-- START DATA --
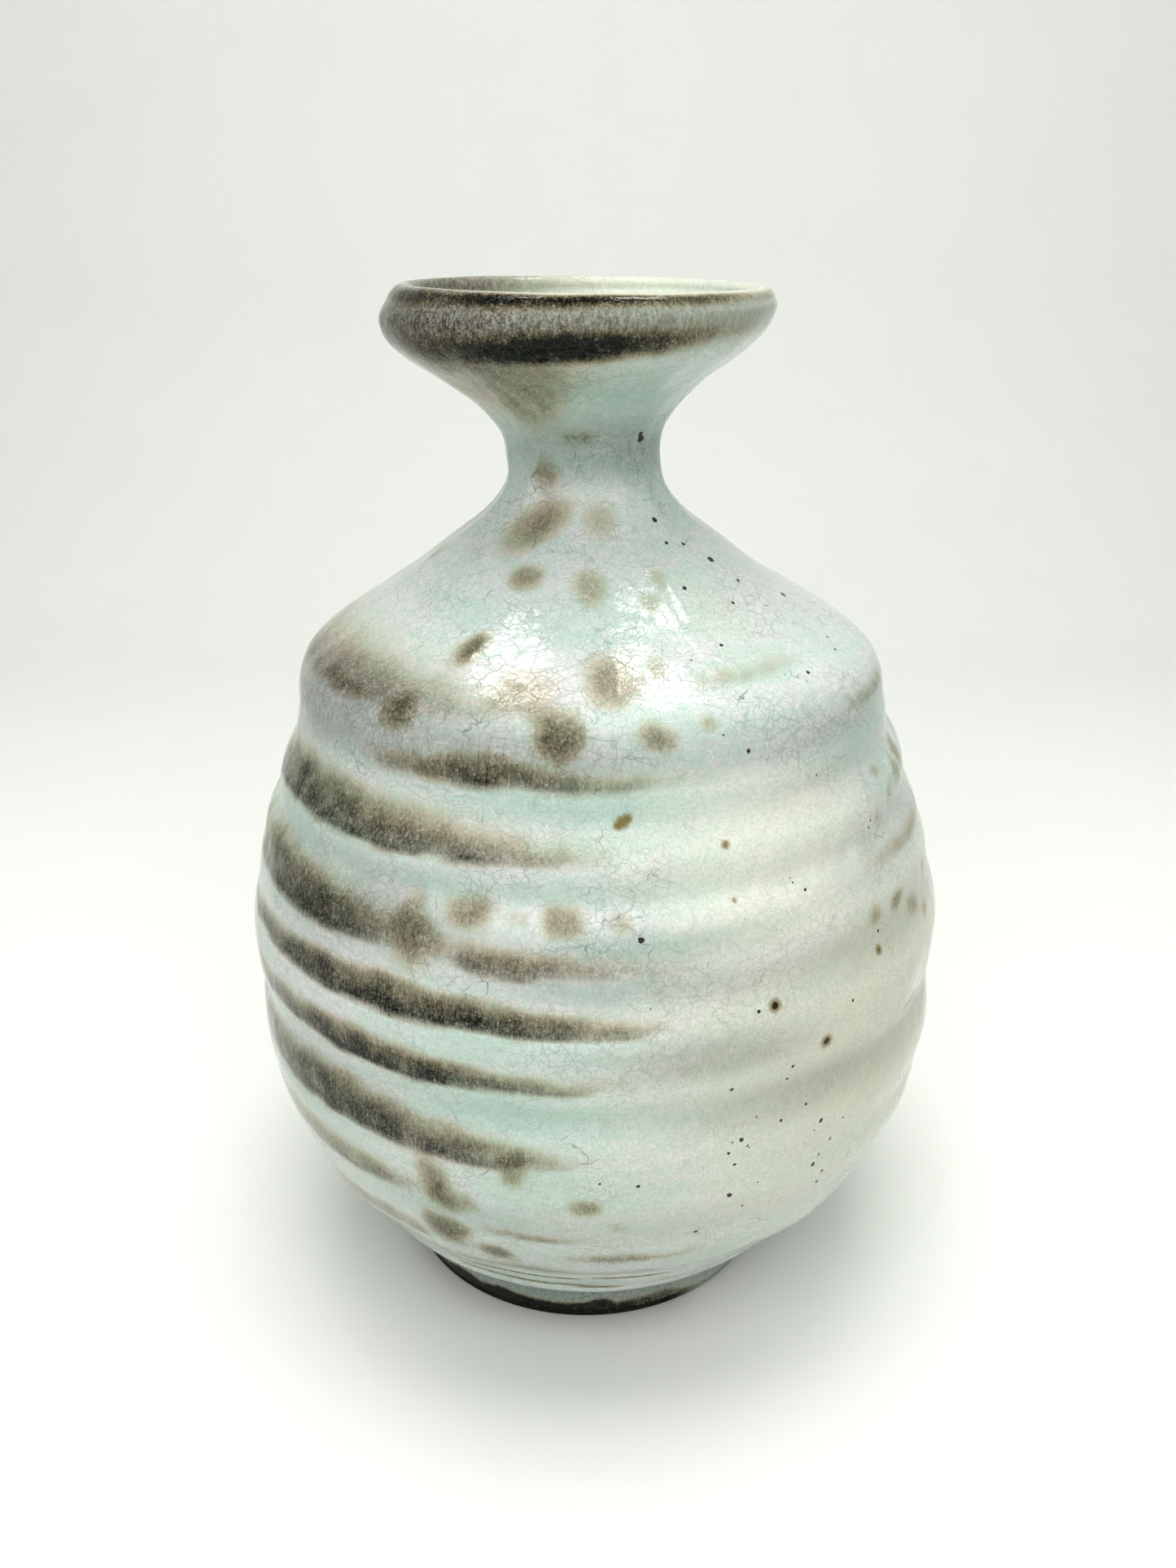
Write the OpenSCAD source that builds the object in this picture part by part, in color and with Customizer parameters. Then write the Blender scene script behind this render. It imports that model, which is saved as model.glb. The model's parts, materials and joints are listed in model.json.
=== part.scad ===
// Ceramic bud vase: a wheel-thrown bottle with a round belly, a sloping shoulder, a narrow neck
// and a small flared cup for a mouth. It stands on a trimmed foot ring.
// Z is up, the origin is the middle of the foot's resting face, and the Z axis is the wheel's axis.

/* [Outside] */
// Height from the table to the top of the lip
vase_h = 165; // [150:1:190]
// Widest diameter of the belly
belly_d = 115; // [105:1:125]
// Narrowest outer diameter of the neck
neck_d = 23.5; // [21:0.5:27]
// Outer diameter of the mouth cup
mouth_d = 58.5; // [52:0.5:64]
// Depth of the throwing rings in the belly
ring_depth = 0.35; // [0:0.05:0.6]
// Distance from one throwing ring to the next
ring_pitch = 10.5; // [9:0.5:13]

/* [Foot] */
// Diameter of the foot where it meets the table
foot_d = 64.5; // [58:0.5:68]
// Height of the foot, up to the crease under the belly
foot_h = 9.5; // [8.5:0.5:11]
// How much wider the foot is at the crease than at the table, on each side
foot_taper = 1.6; // [0:0.2:3]
// Width of the foot ring's wall
foot_ring_w = 6; // [5:0.5:8]
// Depth of the hollow turned inside the foot ring
recess_h = 5; // [4.5:0.1:5.5]
// Height of the bare clay edge below the glaze line
bare_edge_h = 2; // [1:0.5:3]

/* [Walls] */
// Thickness of the clay wall
wall_t = 4; // [3.5:0.1:4.5]
// Thickness of the clay at the lip, glaze left out
lip_t = 2.7; // [2.4:0.1:3]
// Thickness of the glaze outside
glaze_t = 0.5; // [0.3:0.1:0.7]
// Thickness of the glaze inside
liner_t = 0.4; // [0.3:0.1:0.6]
// Diameter of the straight bore in the neck, inside its glaze
throat_d = 14.6; // [13:0.2:15]

/* [Hidden] */
$fn = 96;

belly_r = belly_d / 2;
neck_r = neck_d / 2;
mouth_r = mouth_d / 2;
foot_r = foot_d / 2;
crease_r = foot_r + foot_taper;
recess_r = foot_r - foot_ring_w;
throat_r = throat_d / 2;

// Heights at which one section of the clay ends and the next begins
lower_belly_z = 0.135 * vase_h;
middle_belly_z = 0.265 * vase_h;
upper_belly_z = 0.455 * vase_h;
waist_z = 0.63 * vase_h;
slope_z = 0.69 * vase_h;
neck_low_z = 0.812 * vase_h;
neck_high_z = 0.879 * vase_h;
lip_low_z = 0.97 * vase_h;

// Radius of the foot where the glaze ends, and the worn edge it stands on
bare_r = foot_r + foot_taper * bare_edge_h / foot_h;
foot_chamfer = 0.8;

// The lip is a full round on the glaze, and its middle is half that round below the top
lip_round_r = (lip_t + glaze_t + liner_t) / 2;
lip_z = vase_h - lip_round_r;

// Outline of the glazed outside as [height, radius], from the crease over the foot to the lip
outside = [
    [foot_h, crease_r],
    [0.075 * vase_h, 0.690 * belly_r],
    [0.100 * vase_h, 0.745 * belly_r],
    [0.130 * vase_h, 0.810 * belly_r],
    [0.165 * vase_h, 0.885 * belly_r],
    [0.210 * vase_h, 0.945 * belly_r],
    [0.255 * vase_h, 0.985 * belly_r],
    [0.305 * vase_h, 1.000 * belly_r],
    [0.350 * vase_h, 0.995 * belly_r],
    [0.405 * vase_h, 0.995 * belly_r],
    [0.430 * vase_h, 0.990 * belly_r],
    [0.470 * vase_h, 0.970 * belly_r],
    [0.515 * vase_h, 0.930 * belly_r],
    [0.565 * vase_h, 0.877 * belly_r],
    [0.600 * vase_h, 0.842 * belly_r],
    [0.630 * vase_h, 0.824 * belly_r],
    [0.655 * vase_h, 0.805 * belly_r],
    [0.673 * vase_h, 0.775 * belly_r],
    [0.690 * vase_h, 0.718 * belly_r],
    [0.715 * vase_h, 0.614 * belly_r],
    [0.745 * vase_h, 0.480 * belly_r],
    [0.775 * vase_h, 0.362 * belly_r],
    [0.800 * vase_h, 1.330 * neck_r],
    [0.825 * vase_h, 1.060 * neck_r],
    [0.850 * vase_h, 1.000 * neck_r],
    [0.873 * vase_h, 1.055 * neck_r],
    [0.897 * vase_h, 0.520 * mouth_r],
    [0.921 * vase_h, 0.690 * mouth_r],
    [0.942 * vase_h, 0.860 * mouth_r],
    [0.960 * vase_h, 0.960 * mouth_r],
    [0.979 * vase_h, 1.000 * mouth_r],
    [lip_z, 0.985 * mouth_r]
];
lip_r = outside[len(outside) - 1][1];

// Smooth curve through the points of an outline: the radius at height z
function slope_at(line, i) =
    let (a = max(i - 1, 0), b = min(i + 1, len(line) - 1))
    (line[b][1] - line[a][1]) / (line[b][0] - line[a][0]);
function stretch_of(line, z, i = 0) =
    i < len(line) - 2 && z > line[i + 1][0] ? stretch_of(line, z, i + 1) : i;
function radius_at(line, z) =
    let (i = stretch_of(line, z),
         h = line[i + 1][0] - line[i][0],
         u = (z - line[i][0]) / h)
    (2 * u^3 - 3 * u^2 + 1) * line[i][1]
    + (u^3 - 2 * u^2 + u) * h * slope_at(line, i)
    + (3 * u^2 - 2 * u^3) * line[i + 1][1]
    + (u^3 - u^2) * h * slope_at(line, i + 1);

// The outline moved inwards by a depth, square to the surface
function inset(line, depth) = [
    for (i = [1 : len(line) - 2])
        let (s = slope_at(line, i), n = sqrt(1 + s^2))
        [line[i][0] + depth * s / n, line[i][1] - depth / n]
];
function between(line, low, high) = [for (p = line) if (p[0] > low && p[0] < high) p];

// Outside of the clay, under the glaze
clay_outside = concat(
    [[foot_h, crease_r - glaze_t]],
    inset(outside, glaze_t),
    [[lip_z, lip_r - glaze_t]]
);

// Round corner inside, as [height above the floor, share of the crease's radius]
floor_corner = [[0, 0.58], [1.5, 0.80], [4.5, 0.96]];
// Height above the floor from which the inside follows the outside
corner_h = 9;
// How far above and below the straight bore the inside bends into it
bore_bend = 2;

// An inner surface: a floor with a round corner, the belly, the straight bore, and the cup
function inner_outline(depth, bore_r, floor_z, edge_r) =
    let (line = inset(outside, depth))
    concat(
        [for (p = floor_corner) [floor_z + p[0], p[1] * crease_r]],
        between(line, floor_z + corner_h, neck_low_z - bore_bend),
        [[neck_low_z, bore_r], [neck_high_z, bore_r]],
        between(line, neck_high_z + bore_bend, lip_low_z),
        [[lip_z, edge_r]]
    );
clay_bore_r = throat_r + liner_t;
clay_edge_r = lip_r - glaze_t - lip_t;
liner_edge_r = clay_edge_r - liner_t;
clay_inside = inner_outline(glaze_t + wall_t, clay_bore_r, foot_h, clay_edge_r);
liner_inside = inner_outline(glaze_t + wall_t + liner_t, throat_r, foot_h + liner_t, liner_edge_r);

// Soft rings left by the potter's fingers, fading out below the belly and at the waist
ring_low_z = 0.13 * vase_h;
ring_fade_h = 10;
function throwing_ring(z) =
    let (fade = min(1, max(0, min(z - ring_low_z, waist_z - z) / ring_fade_h)))
    ring_depth * fade * sin(360 * z / ring_pitch);
function in_bore(z) = z >= neck_low_z && z <= neck_high_z;

// Radius of each surface at height z
function glaze_r(z) = radius_at(outside, z) + throwing_ring(z);
function clay_r(z) = radius_at(clay_outside, z) + throwing_ring(z);
function cavity_r(z) = in_bore(z) ? clay_bore_r : radius_at(clay_inside, z);
function liner_r(z) = in_bore(z) ? throat_r : radius_at(liner_inside, z);

// Heights at which every outline has a point, so that neighbours share their faces exactly
level_step = 1.6;
cuts = [foot_h, foot_h + liner_t, lower_belly_z, middle_belly_z, upper_belly_z, waist_z, slope_z,
        neck_low_z, neck_high_z, lip_low_z, lip_z];
levels = concat(
    [for (i = [0 : len(cuts) - 2])
        let (count = ceil((cuts[i + 1] - cuts[i]) / level_step))
        for (k = [0 : count - 1]) cuts[i] + (cuts[i + 1] - cuts[i]) * k / count],
    [lip_z]
);
function levels_in(low, high) = [for (z = levels) if (z > low - 0.001 && z < high + 0.001) z];
function reversed(list) = [for (i = [len(list) - 1 : -1 : 0]) list[i]];

// Arc about the middle of the lip, as points from one angle to another
lip_steps = 8;
lip_mid_r = lip_r - lip_round_r;
clay_lip_mid_r = lip_r - glaze_t - lip_t / 2;
function lip_arc(mid_r, wide, high, from, to) =
    [for (a = [from : (to - from) / lip_steps : to]) [mid_r + wide * cos(a), lip_z + high * sin(a)]];

clay_color = "tan";
glaze_color = "lightgray";
foot_color = "saddlebrown";

// One section of the clay wall, from one height to another
module wall_section(low, high) {
    zs = levels_in(low, high);
    rotate_extrude()
        polygon(concat([for (z = zs) [clay_r(z), z]], [for (z = reversed(zs)) [cavity_r(z), z]]));
}

// Ring that the vase stands on, trimmed from the clay
module foot_ring() {
    color(foot_color)
    rotate_extrude()
        polygon([
            [recess_r, 0],
            [foot_r - foot_chamfer, 0],
            [foot_r, foot_chamfer],
            [bare_r, bare_edge_h],
            [bare_r - glaze_t, bare_edge_h],
            [crease_r - glaze_t, foot_h],
            [recess_r, foot_h]
        ]);
}

// Floor of the vase, inside the foot ring and above its hollow
module base_floor() {
    color(clay_color)
    translate([0, 0, recess_h])
        cylinder(h = foot_h - recess_h, r = recess_r);
}

// Wall that opens out from the foot
module lower_wall() {
    color(clay_color) wall_section(foot_h, lower_belly_z);
}

module lower_belly() {
    color(clay_color) wall_section(lower_belly_z, middle_belly_z);
}

// Widest part of the wall
module middle_belly() {
    color(clay_color) wall_section(middle_belly_z, upper_belly_z);
}

module upper_belly() {
    color(clay_color) wall_section(upper_belly_z, waist_z);
}

// Corner where the wall turns in over the belly
module shoulder_bend() {
    color(clay_color) wall_section(waist_z, slope_z);
}

module shoulder_slope() {
    color(clay_color) wall_section(slope_z, neck_low_z);
}

module neck_tube() {
    color(clay_color) wall_section(neck_low_z, neck_high_z);
}

module mouth_cup() {
    color(clay_color) wall_section(neck_high_z, lip_low_z);
}

// Rounded edge of the cup
module lip() {
    zs = levels_in(lip_low_z, lip_z - 0.01);
    color(clay_color)
    rotate_extrude()
        polygon(concat(
            [for (z = zs) [clay_r(z), z]],
            lip_arc(clay_lip_mid_r, lip_t / 2, lip_t / 2, 0, 180),
            [for (z = reversed(zs)) [cavity_r(z), z]]
        ));
}

// Glaze outside, from the glaze line on the foot to the crest of the lip
module outer_glaze() {
    zs = levels_in(foot_h, lip_z - 0.01);
    color(glaze_color)
    rotate_extrude()
        polygon(concat(
            [[bare_r, bare_edge_h]],
            [for (z = zs) [glaze_r(z), z]],
            lip_arc(lip_mid_r, lip_round_r, lip_round_r, 0, 90),
            reversed(lip_arc(clay_lip_mid_r, lip_t / 2, lip_t / 2, 0, 90)),
            [for (z = reversed(zs)) [clay_r(z), z]],
            [[bare_r - glaze_t, bare_edge_h]]
        ));
}

// Glaze inside, from the crest of the lip down through the neck and over the floor
module inner_glaze() {
    zs = levels_in(foot_h + liner_t, lip_z - 0.01);
    color(glaze_color)
    rotate_extrude()
        polygon(concat(
            [[0, foot_h], [cavity_r(foot_h), foot_h]],
            [for (z = zs) [cavity_r(z), z]],
            reversed(lip_arc(clay_lip_mid_r, lip_t / 2, lip_t / 2, 90, 180)),
            lip_arc(lip_mid_r, lip_round_r, lip_round_r, 90, 180),
            [for (z = reversed(zs)) [liner_r(z), z]],
            [[0, foot_h + liner_t]]
        ));
}

foot_ring();
base_floor();
lower_wall();
lower_belly();
middle_belly();
upper_belly();
shoulder_bend();
shoulder_slope();
neck_tube();
mouth_cup();
lip();
outer_glaze();
inner_glaze();
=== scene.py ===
import json
import math

import bpy
import numpy as np
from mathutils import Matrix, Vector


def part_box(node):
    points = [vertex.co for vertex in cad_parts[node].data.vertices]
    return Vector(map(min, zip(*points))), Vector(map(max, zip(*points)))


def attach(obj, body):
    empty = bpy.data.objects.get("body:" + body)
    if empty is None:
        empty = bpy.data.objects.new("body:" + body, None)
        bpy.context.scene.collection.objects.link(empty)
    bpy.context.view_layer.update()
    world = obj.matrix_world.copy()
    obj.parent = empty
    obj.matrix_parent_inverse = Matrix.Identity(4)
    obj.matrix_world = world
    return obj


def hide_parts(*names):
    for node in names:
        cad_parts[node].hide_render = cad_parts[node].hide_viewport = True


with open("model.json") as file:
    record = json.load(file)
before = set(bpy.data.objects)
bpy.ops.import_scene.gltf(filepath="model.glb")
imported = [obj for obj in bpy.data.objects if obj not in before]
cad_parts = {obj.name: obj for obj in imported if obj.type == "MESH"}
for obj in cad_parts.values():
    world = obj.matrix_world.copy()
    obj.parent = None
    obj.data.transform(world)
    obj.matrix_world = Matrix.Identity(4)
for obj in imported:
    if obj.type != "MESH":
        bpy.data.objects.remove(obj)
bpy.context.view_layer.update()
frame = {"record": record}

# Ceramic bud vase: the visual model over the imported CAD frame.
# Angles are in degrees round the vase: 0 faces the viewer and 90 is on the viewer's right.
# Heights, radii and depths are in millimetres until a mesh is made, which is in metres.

MM = 0.001

# ------------ sizes, from the frame


def top(node, axis=2):
    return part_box(node)[1][axis] / MM


def bottom(node, axis=2):
    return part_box(node)[0][axis] / MM


# Thickness of the glaze outside, the glaze inside, the clay wall, and the whole lip
GLAZE_T = 0.5
LINER_T = 0.4
WALL_T = 4.0
LIP_T = 3.6
# How deep the hidden back of the outer glaze lies, clear of the deepest groove
SKIN = 1.5

VASE_H = top("outer_glaze")
# The CAD's widest ring over the plain belly of the outline below
RING_PROUD = 1.006
BELLY_R = top("outer_glaze", 0) / RING_PROUD
MOUTH_R = top("lip", 0) + GLAZE_T
NECK_R = 11.75
BARE_EDGE = bottom("outer_glaze")
FOOT_H = top("foot_ring")
CREASE_R = top("foot_ring", 0) + GLAZE_T
FOOT_TAPER = 1.6
FOOT_R = CREASE_R - FOOT_TAPER
RECESS_H = bottom("base_floor")
RECESS_R = top("base_floor", 0)
BORE_LOW = bottom("neck_tube")
BORE_HIGH = top("neck_tube")
BORE_R = next(m["dims"]["r_mm"] for m in frame["record"]["mounts"] if m["name"] == "stem_bore")
LIP_ROUND = LIP_T / 2
LIP_Z = VASE_H - LIP_ROUND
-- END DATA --
◆ **THE PROBLEM**: Of the lines above, extract only those from the line with "over the floor" to the line with "cad_parts[node].hide_render = cad_parts[node].hide_viewport", both included, exactly as written.

◆ **TASK ANSWER**:
// Glaze inside, from the crest of the lip down through the neck and over the floor
module inner_glaze() {
    zs = levels_in(foot_h + liner_t, lip_z - 0.01);
    color(glaze_color)
    rotate_extrude()
        polygon(concat(
            [[0, foot_h], [cavity_r(foot_h), foot_h]],
            [for (z = zs) [cavity_r(z), z]],
            reversed(lip_arc(clay_lip_mid_r, lip_t / 2, lip_t / 2, 90, 180)),
            lip_arc(lip_mid_r, lip_round_r, lip_round_r, 90, 180),
            [for (z = reversed(zs)) [liner_r(z), z]],
            [[0, foot_h + liner_t]]
        ));
}

foot_ring();
base_floor();
lower_wall();
lower_belly();
middle_belly();
upper_belly();
shoulder_bend();
shoulder_slope();
neck_tube();
mouth_cup();
lip();
outer_glaze();
inner_glaze();
=== scene.py ===
import json
import math

import bpy
import numpy as np
from mathutils import Matrix, Vector


def part_box(node):
    points = [vertex.co for vertex in cad_parts[node].data.vertices]
    return Vector(map(min, zip(*points))), Vector(map(max, zip(*points)))


def attach(obj, body):
    empty = bpy.data.objects.get("body:" + body)
    if empty is None:
        empty = bpy.data.objects.new("body:" + body, None)
        bpy.context.scene.collection.objects.link(empty)
    bpy.context.view_layer.update()
    world = obj.matrix_world.copy()
    obj.parent = empty
    obj.matrix_parent_inverse = Matrix.Identity(4)
    obj.matrix_world = world
    return obj


def hide_parts(*names):
    for node in names:
        cad_parts[node].hide_render = cad_parts[node].hide_viewport = True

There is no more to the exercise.